When I first let her watch it, I plopped down next to her and did that attentive parent thing and watched the whole thing with her. It wasn’t too bad, actually, and I found myself enjoying the show and humming along with the songs. This first episode showed birthday boy Daniel excitedly getting his birthday cake, only to find it smooshed when he arrived home with it. He’s disappointed, but his dad empathizes with him then suggests, “When something seems bad, turn it around and find something good!” They discuss the cake and decide that hey, it still tastes yummy. Then Daniel says, “I’m not disappointed anymore! I feel better.”
Cool, I thought, but totally unrealistic. As if you can really just tell a child to turn it around and find something good, and everything’s okay! But I kept that skeptical attitude in my head and let positive things flow out my mouth, like, “Oh, that was so disappointing, but Daniel was able to find something good! Mmm yummy cake! What a great attitude! Have you ever felt disappointed?”
We talked about it and recognized how Daniel had to try to find something good to focus on, and ways that we could do this in our lives, too.

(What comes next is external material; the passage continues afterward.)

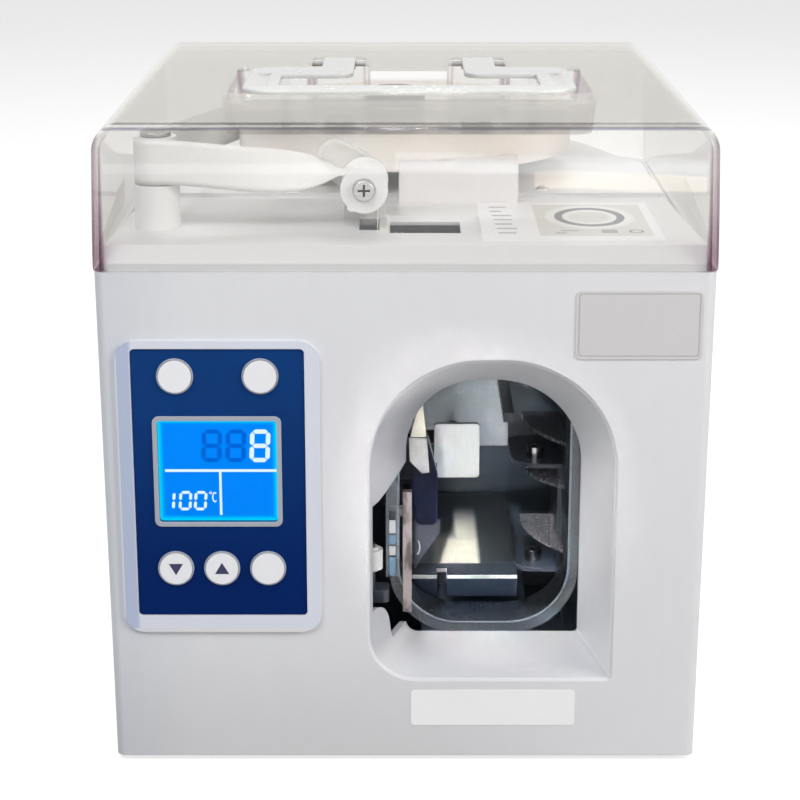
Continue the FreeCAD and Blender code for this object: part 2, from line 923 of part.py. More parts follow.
def button_places():
    """Name and centre of each push button."""
    upper = bezel_z1 - upper_button_drop
    lower = bezel_bottom + lower_button_height
    middle = panel_middle
    return {
        "eject_button": (middle - upper_button_spacing / 2, upper),
        "load_button": (middle + upper_button_spacing / 2, upper),
        "lower_heat_button": (middle - lower_button_spacing, lower),
        "raise_heat_button": (middle, lower),
        "clear_button": (middle + lower_button_spacing, lower),
    }


def display_box(inset):
    """Corners of the display frame, moved in by an inset."""
    x0 = panel_middle - display_frame_shift - display_frame_width / 2 + inset
    z0 = bezel_bottom + display_frame_bottom + inset
    return x0, x0 + display_frame_width - 2 * inset, z0, bezel_z1 - display_frame_top_gap - inset


def panel_bezel():
    """Raised rim around the control panel."""
    rim = face_prism(bezel_x0, bezel_x1, bezel_bottom, bezel_z1, front_y - bezel_proud, front_y,
                     [bezel_radius] * 4)
    mouth = face_prism(panel_x0 - slip_gap, panel_x1 + slip_gap, panel_z0 - slip_gap, panel_z1 + slip_gap,
                       front_y - overrun, front_y + overrun, [panel_radius + slip_gap] * 4)
    return rim.cut(mouth)


def control_panel():
    """Flat panel with the display's window and the button holes."""
    plate = face_prism(panel_x0, panel_x1, panel_z0, panel_z1, panel_face, panel_rear, [panel_radius] * 4)
    window = face_prism(*display_box(display_rim), panel_face - overrun, panel_rear + overrun,
                        [window_radius] * 4)
    plate = plate.cut(window)
    for x, z in button_places().values():
        hole = rod(button_radius + slip_gap, Vector(x, panel_face - overrun, z),
                   Vector(x, front_y + overrun, z))
        plate = plate.cut(hole)
    return plate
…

Maybe this particular lesson didn’t make an impact on us, but since then, many other episodes of Daniel Tiger have! Here are some things that have happened:
I could keep going. She sings a sad song to feel better, thinks about other people, helps friends, apologizes, talks about being safe. There’s even an episode about other people being similar and different to each other, which gave me a great starting place to talk with her about people with disabilities. It’s like a musical living with this little girl, and she’ll spontaneously bust out in relevant and catchy ditties from the show ranging from, “I like you, I like you, I like you just the way you are” to “Rest… is best!” and almost every time, I sing an inner “AMEN!” to that and high five Daniel Tiger and his creators (especially when it convinces her to nap!).

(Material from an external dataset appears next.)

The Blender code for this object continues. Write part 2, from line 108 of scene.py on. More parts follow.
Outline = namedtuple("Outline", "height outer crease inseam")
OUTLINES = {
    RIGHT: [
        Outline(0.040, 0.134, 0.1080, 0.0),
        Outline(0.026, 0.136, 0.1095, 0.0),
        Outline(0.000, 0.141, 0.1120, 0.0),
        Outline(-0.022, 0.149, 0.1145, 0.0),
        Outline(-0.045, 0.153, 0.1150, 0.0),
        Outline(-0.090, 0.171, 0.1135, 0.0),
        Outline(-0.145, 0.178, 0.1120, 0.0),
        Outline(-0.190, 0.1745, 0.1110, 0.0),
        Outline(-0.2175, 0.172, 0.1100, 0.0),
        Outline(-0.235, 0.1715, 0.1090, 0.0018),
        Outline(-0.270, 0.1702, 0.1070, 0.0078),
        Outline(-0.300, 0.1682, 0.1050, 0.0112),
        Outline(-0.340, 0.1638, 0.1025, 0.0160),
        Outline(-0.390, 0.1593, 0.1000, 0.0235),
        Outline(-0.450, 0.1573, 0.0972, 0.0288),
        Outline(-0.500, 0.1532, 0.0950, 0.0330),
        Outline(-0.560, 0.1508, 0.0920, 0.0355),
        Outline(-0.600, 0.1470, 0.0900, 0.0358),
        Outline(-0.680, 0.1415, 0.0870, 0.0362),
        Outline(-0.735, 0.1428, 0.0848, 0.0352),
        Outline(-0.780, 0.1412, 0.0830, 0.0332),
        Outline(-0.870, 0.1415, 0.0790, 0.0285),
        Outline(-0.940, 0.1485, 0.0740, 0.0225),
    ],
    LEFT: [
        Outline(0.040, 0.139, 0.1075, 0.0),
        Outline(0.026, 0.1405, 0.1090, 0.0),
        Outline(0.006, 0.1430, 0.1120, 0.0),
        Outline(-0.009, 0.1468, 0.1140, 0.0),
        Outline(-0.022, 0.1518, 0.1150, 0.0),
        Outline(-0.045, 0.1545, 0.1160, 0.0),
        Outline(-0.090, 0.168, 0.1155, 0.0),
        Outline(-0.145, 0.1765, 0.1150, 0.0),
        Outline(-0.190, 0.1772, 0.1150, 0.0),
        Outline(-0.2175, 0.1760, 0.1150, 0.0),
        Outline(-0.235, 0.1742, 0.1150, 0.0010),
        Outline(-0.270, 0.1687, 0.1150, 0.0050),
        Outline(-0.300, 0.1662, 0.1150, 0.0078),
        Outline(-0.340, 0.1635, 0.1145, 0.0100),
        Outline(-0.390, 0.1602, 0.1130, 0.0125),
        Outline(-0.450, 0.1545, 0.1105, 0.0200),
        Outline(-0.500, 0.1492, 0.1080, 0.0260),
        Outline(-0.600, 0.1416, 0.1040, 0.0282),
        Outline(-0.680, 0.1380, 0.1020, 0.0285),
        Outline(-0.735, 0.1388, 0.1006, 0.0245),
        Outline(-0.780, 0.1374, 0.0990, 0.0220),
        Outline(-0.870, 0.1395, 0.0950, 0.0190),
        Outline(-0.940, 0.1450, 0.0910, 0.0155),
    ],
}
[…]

So the show has great messages, but is it really effective? Well, I just gave a bunch of examples showing how it has been effective for my two year old, but as a teacher, I also think they’re doing a good job actually teaching these messages. If you’ve read any of my behavior related posts, you know that I’m all about rehearsing desired behavior. I think one of the most effective ways to rewire kids to stop unwanted behavior and start a new positive behavior is to give realistic context and practice it the right way until it’s second nature to them. That’s how this show is set up. There’s a problem, someone teaches the character how to approach it, and then they have a few opportunities to practice it.

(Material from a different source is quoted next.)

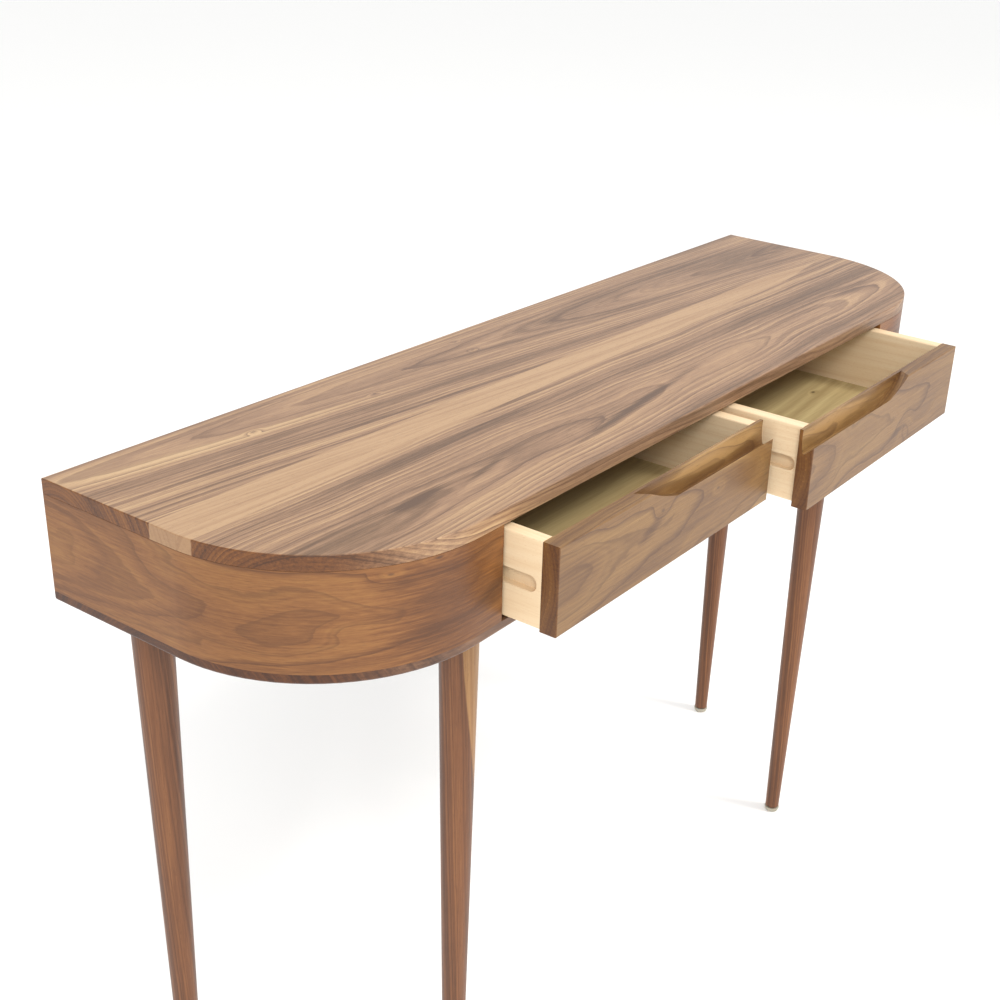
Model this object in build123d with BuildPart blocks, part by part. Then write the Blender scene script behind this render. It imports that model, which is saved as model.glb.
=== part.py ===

The adults in the show are great at keeping their cool, validating the kids’ feelings, and offering practical and (mostly) realistic advice. I also appreciate that adults are portrayed as capable, wise, and compassionate vs. the goofy, airheaded, and out of touch parents I’ve seen on some kid shows and movies out there.
Before, I thought I was doing a pretty good job of teaching my daughter about emotions and helping her develop good social skills, but these days I’m always sure to listen in on her Daniel Tiger shows to see what gems of wisdom I can pick up. The adults in his life are chock full of age-appropriate advice packaged in clever and catchy songs, and I’ve borrowed their material on more than one occasion with my daughter. I’m not saying we should all go and let our kids loose in front of the screen, but I’ve found material from Daniel Tiger to be actually beneficial. And as with most things, it’s okay in moderation, right? 🙂
Also, I’m curious to know: What are some wholesome, positive, beneficial shows you have come across?
There is a wonderful app called Screen Time that is excellent for helping control your child(ren)’s screen time. You can set how much time, which apps, what time of the day, etc. You can even set up “tasks” that allow your child to earn extra time.
The newer Strawberry Shortcake episodes/movies are good. Strawberry is always considering her friends’ feelings when she’s making decisions.
Dinosaur Train is great too.
These two and Daniel Tiger are my Netflix go-to’s for the littles in our house
Thanks for your recommendations! We have moved onto Dinosaur Train and she LOVES it! 🙂 Looking into Strawberry Shortcake now!